I was recently sent the entire Italian collection of wines being offered by Lost Vineyards of the World. They are a company that makes affordable wine available at rockin' prices due to their massive amounts of transports and the shipping deals this creates.
I wrote already about Pink Lady and how fun and enjoyable it was. I now wanted to tell you about the rest of the bunch.
See. I'm an old fashioned kind of gal. I like my Reds at room temperature. When I see things like "Best served chilled" I automatically think less of a red. It's mental on my part.
I chilled this Lambrusco as directed and then sipped it one evening after everyone went to bed. Once I got past the mental thought that chilling takes away from the flavor profile...and after it warmed a little...this was an acceptable varietal. Not great, by my palate, it's definitely worth a try. Especially if you like your wines chilled.
Suggested Pairings: Spicy food, barbecue and anything chocolate.
Spumante Italiano: Dolce
A blend of Moscato and Malvasia, this sparkler was crisp and fruity without being too sweet. This could be used to celebrate a special occasion or just to add a little fun to your next gathering. Subtle enough for everyone to enjoy.
It has won awards in such competitions as World Wine Value Championship (silver) and the Dallas Morning News 2010 Competition (silver).
This one I didn't enjoy at all. It's not like me to not enjoy a wine. I like everything. I try not to read press releases or tasting notes before tasting a wine. I want to come up with my own conclusions and flavor profiles before I peek. Totally not digging this wine, I was curious to see what the notes revealed. Here's what I got...
"This is one of our love-it-or-hate-it wines. At Lost Vineyards, we do not Americanize our wines to make European vinos taste like Californian wines. Our Argentine winery has a definite new-world style, while our Italian winery produces old-world styles. At public tastings, millennials lean toward new-world styles, while boomers tend to like the European wines.

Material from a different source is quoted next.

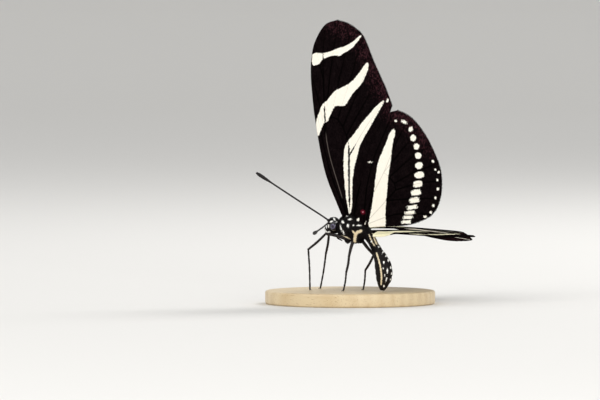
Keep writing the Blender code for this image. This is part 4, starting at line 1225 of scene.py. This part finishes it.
def add_legs(material):
    """Four walking legs, the folded forelegs, and the hairs of all of them in one piece."""
    rng = np.random.default_rng(11)
    hairs = []
    for leg, joints in LEGS.items():
        nodes = [f"{leg}_{part}" for part in ("femur", "tibia", "tarsus")]
        mesh, found = leg_meshes(leg, joints, rng)
        hairs += found
        finish(leg, mesh, material, replaces=nodes)
    for side, name in ((-1, "foreleg_left"), (1, "foreleg_right")):
        line = spline([(x, side * y, z) for x, y, z in FORELEG], 10)
        mesh = tube_mesh(name, line, FORELEG_RADII, sides=10, rings=30)
        hairs.append(limb_hairs(name, mesh, line, FORELEG_HAIRS, LEG_HAIR_WIDTH, rng, {}))
        finish(name + "_limb", mesh, material, replaces=[name])
    finish("leg_hairs", joined("leg_hairs", hairs), material)


def add_mouthparts(material, tongue_material):
    """Two hairy palps and the coiled tongue between them."""
    rng = np.random.default_rng(5)
    hairs = []
    for side, name in ((-1, "palp_left"), (1, "palp_right")):
        line = spline([(x, side * y, z) for x, y, z in PALP], 10)
        mesh = tube_mesh(name, line, PALP_RADII, sides=14, rings=40)
        co = places(mesh)
        # A white stripe runs down the outer side of each palp
        stripe = line + np.array(PALP_STRIPE) * (1, side, 1)
        spot = distance_to_line(co, stripe) - PALP_STRIPE_HALF_WIDTH
        values = {"spot": spot, "streak": np.full(len(co), FAR)}
        for key, value in values.items():
            add_attribute(mesh, key, value)
        hairs.append(limb_hairs(name, mesh, line, PALP_HAIRS, PALP_HAIR_WIDTH, rng, values))
        finish(name + "_skin", mesh, material, replaces=[name])
    finish("palp_hairs", joined("palp_hairs", hairs), material)
    u = np.linspace(0, 1, 120)
    angle = TONGUE_COIL_START + u * TONGUE_COIL_TURN
    radius = TONGUE_COIL_RADIUS * (1 - TONGUE_NARROWING * u)
    x, z = TONGUE_COIL
    coil = np.column_stack([x + radius * np.cos(angle), 0 * u, z + radius * np.sin(angle)])
    line = np.vstack([np.array(TONGUE_ROOT), coil])
    mesh = tube_mesh("proboscis_coil", line, TONGUE_RADII, sides=8, rings=150)
    finish("proboscis_coil", mesh, tongue_material, replaces=["proboscis"])


def add_base(material):
    """The round plate, turned with softened edges."""
    radius = (BASE_HIGH.x - BASE_LOW.x) / 2
    thick = BASE_HIGH.z - BASE_LOW.z
    bm = bmesh.new()
    centre = Vector((0, 0, thick / 2)) - CENTRE
    bmesh.ops.create_cone(bm, cap_ends=True, segments=160, radius1=radius, radius2=radius, depth=thick,
                          matrix=Matrix.Translation(centre))
    rims = [e for e in bm.edges if len(e.link_faces) == 2 and max(len(f.verts) for f in e.link_faces) > 4]
    bmesh.ops.bevel(bm, geom=rims, offset=BASE_EDGE, segments=5, profile=0.5, affect="EDGES", material=-1)
    piece = finish("base_plate", mesh_of("base_plate", bm), material, replaces=["stand_base"])
    piece.data.set_sharp_from_angle(angle=radians(40))


# Stage and camera


def add_stage():
    """Pale floor that curves up into a plain round wall, and soft light from the camera's side."""
    bm = bmesh.new()
    line = [bm.verts.new((x, 0, z)) for x, z in PAPER_BOWL]
    edges = [bm.edges.new(pair) for pair in zip(line, line[1:])]
    bmesh.ops.spin(bm, geom=line + edges, cent=(0, 0, 0), axis=(0, 0, 1), angle=2 * pi, steps=96,
                   use_merge=True)
    bmesh.ops.remove_doubles(bm, verts=bm.verts[:], dist=1e-4)
    bmesh.ops.recalc_face_normals(bm, faces=bm.faces[:])
    mesh = mesh_of("floor", bm)
    mesh.shade_smooth()
    paper, _, _ = new_material("pale_paper", Roughness=0.9, Base_Color=linear("#e4e2de"))
    mesh.materials.append(paper)
    floor = bpy.data.objects.new("floor", mesh)
    bpy.context.scene.collection.objects.link(floor)
    world = bpy.data.worlds.new("studio")
    world.use_nodes = True
    sky = world.node_tree.nodes["Background"]
    sky.inputs["Color"].default_value = linear("#f4f5f6")
    sky.inputs["Strength"].default_value = SKY_STRENGTH
    bpy.context.scene.world = world
    bpy.context.scene.view_settings.view_transform = "Standard"
    right, ahead, _ = view_axes()
    target = Vector(to_frame(np.zeros((1, 3)))[0])
    for name, (across, height, back, size, power) in LAMPS.items():
        light = bpy.data.lights.new(name, "AREA")
        light.shape = "DISK"
        light.size = size
        light.energy = power
        lamp = bpy.data.objects.new(name, light)
        place = target + right * across + Vector((0, 0, height)) - ahead * back
        lamp.location = place
        lamp.rotation_euler = (target - place).to_track_quat("-Z", "Y").to_euler()
        bpy.context.scene.collection.objects.link(lamp)


def add_camera():
    """A long lens, so that sizes in the picture hold over the depth of the wings."""
    right, ahead, up = view_axes()
    width = IMAGE_WIDTH * MM_PER_PIXEL * METRE
    distance = width * LENS / SENSOR
    thorax = Vector(to_frame(np.zeros((1, 3)))[0])
    middle = thorax + right * ((IMAGE_WIDTH / 2 - THORAX_PIXEL[0]) * MM_PER_PIXEL * METRE)
    middle += up * ((THORAX_PIXEL[1] - IMAGE_HEIGHT / 2) * MM_PER_PIXEL * METRE)
    lens = bpy.data.cameras.new("camera")
    lens.lens = LENS
    lens.sensor_width = SENSOR
    lens.clip_start = 0.01
    camera = bpy.data.objects.new("camera", lens)
    camera.location = middle - ahead * distance
    camera.rotation_euler = ahead.to_track_quat("-Z", "Y").to_euler()
    bpy.context.scene.collection.objects.link(camera)
    bpy.context.scene.camera = camera


def main():
    add_stage()
    add_camera()
    scales = wing_scale_material()
    body = body_scale_material()
    limb = cuticle_material("black_leg_cuticle", "#0b0808", "#241b18", 0.45, 0.4)
    feeler = cuticle_material("black_feeler_cuticle", "#0a0808", "#1f1817", 0.5, 0.5)
    tongue = cuticle_material("brown_tongue_cuticle", "#1d120d", "#3a241a", 0.4, 0.3)
    for kind, is_hind in (("forewing", False), ("hindwing", True)):
        for side, place in (("left", left_place), ("right", right_place)):
            wing(f"{kind}_{side}", place, is_hind, scales)
    add_body(body)
    add_eyes(eye_material())
    add_antennae(feeler)
    add_legs(limb)
    add_mouthparts(body, tongue)
    add_base(maple_material())


main()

Sangiovese is the main grape varietal used in Chianti. Ours is a light to medium bodied, bone dry red. It is rustic, earthy, and high in acid. This makes it much more of a food wine than a quaffer. Try it with cheeses like parmesan, manchego, or gorgonzola. It pairs well with tomato sauces, especially sun-dried tomatoes."
I find all that very insightful and would almost try it again with the suggested pairings just to see if my opinion changed.
I'm not, by nature, a white wine drinker. I always enjoy trying new things but in general lean towards Reds when purchasing wine. That being said, this Bianco from Lost Vineyards was pleasantly crisp and moderately sweet. Not syrupy or overly done. I enjoyed this blend very much and with a price point under $10 ($5 if purchased by the case), would definitely purchase some more. Lost Vineyards refers to it as a "porch wine" (I'm so stealing that phrase) as it is light enough to enjoy without food. It also pairs well with mild seafood dishes like shrimp or scallops.
I found this collection to be a lesson in all I don't know about wine. The whites definitely impressed me more than the reds and this is very uncommon for me. I like having a couple more whites to add to my minimal collection.
***Thank you to Lost Vineyards of the World for sharing this collection with me. While I was sent the wine to review I was not compensated in any other way and the opinions are 100% mine.